Again, distance may not always be something you can change. When I was working on my masters, we were developing RFID tags to go on cattle. There are already tags that many ranchers use, but most of these are the kind that require you to stand next to a cow a wave a wand by it's body. We were trying to develop a system that could track cattle as it moved through gates. Because it had to read several cows in a short span of time, we had to mount the antennas above the cows. There was also the additional problem that cows will chew on anything: if we put them on the fence, they would come up and start chewing the cables. So our system had to be able to read them at a distance of 4-6 feet away.

So what about those G terms? What are those?

The G stands for gain, and going with the previously mentioned notation, Gt means gain of transmitting antenna while Gr means the gain of the receiving antenna. But what is gain?

The gain is a combination of two things, radiation efficiency and directivity. The radiation efficiency is similar to our reception efficiency above. It is basically the ratio of how much power an antenna radiates versus how much power you put into the antenna. As I mentioned above, increasing the wavelength of an antenna often means you need to increase the physical size. This is because of the radiation efficiency. As a general rule, the longer an antenna is, the better it will take its input power and convert it to a radiating wave. A long antenna (relative to the wavelength) will work better than a short antenna.

The directivity is a little harder to explain, but I'll give it a go. (If you want a more technical discussion, check here.) Basically, the directivity looks at the "shape" of the electric field created by an antenna, which is determined only by the shape of the antenna itself. If the shape of an antenna is a perfect sphere, we call that isotropic radiation, and say the directivity of the antenna is 1. That doesn't happen in reality, however, because nothing can generate a time-varying field evenly over space. (An electron, however, can generate an isotropic static that doesn't change in time.) The closest we can get, usually, is a field that is shaped like a doughnut (or toroid), and that is created by a straight antenna, or dipole. If we assume this antenna is really tiny (what we call a Hertzian dipole), the directivity of this antenna compared to our perfect isotropic radiator (that doesn't exist in reality) is about 1.5.

If you try different shapes, they sometimes can become more directive. One type of antenna that is highly directive is called a Yagi-Uda and is commonly used to pick up television signals. The electric field coming from an antenna like this will often have a shape that looks something like a balloon so that most of the field is radiated in one direction. These can have very high directivities.

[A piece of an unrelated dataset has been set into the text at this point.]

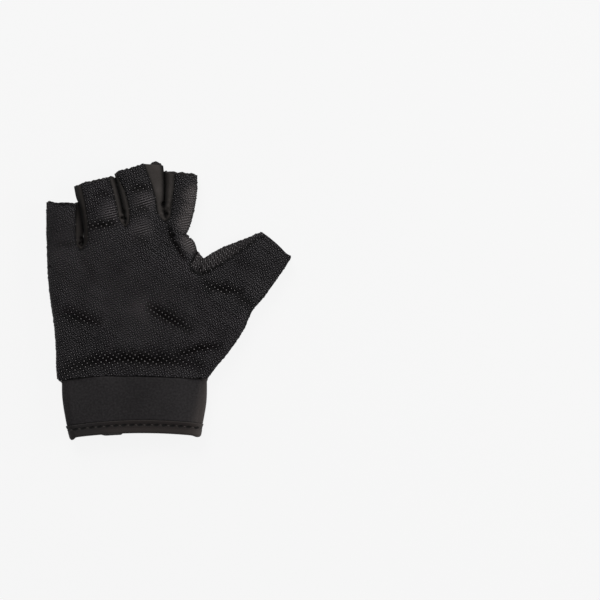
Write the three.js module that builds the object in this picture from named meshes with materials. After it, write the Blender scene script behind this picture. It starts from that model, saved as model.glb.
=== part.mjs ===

The gain factor is where being an antenna designer comes into play. Can you increase the efficiency and/or directivity of your receiving antenna? It can take some ingenuity to come up with an antenna with a shape that will increase the directivity and increase the length to up the efficiency given a set of physical constraints. But if you can increase one or both of these factors on your receiving antenna, you may be able to increase your reception efficiency.

Doing so is not an easy task, which is why so much has been invested in signal processing algorithms. It's very hard to make a bigger antenna on your cell phone, so companies instead opt to add extra hardware (which in comparison, is pretty small) or outfit their towers with several antennas and more sophisticated equipment.

Also, the Friis Transmission Equation is often a simplified case. There are other factors that can be added to the right-hand side of the equation such as polarization mismatch, impedance mismatch, multipath (reflections from buildings, cars, etc), and many others. The case where you're likely to get the closest scenario to the equation is when looking at satellite communications as there are few to no obstructions between a dish on Earth and one in space.

Going back to the joke, we have to conclude that the antennas must be very well matched in many ways. I would hate to think of what would happen if they attempted a long-distance relationship, however.

*Or maybe just a few, like the author of this post.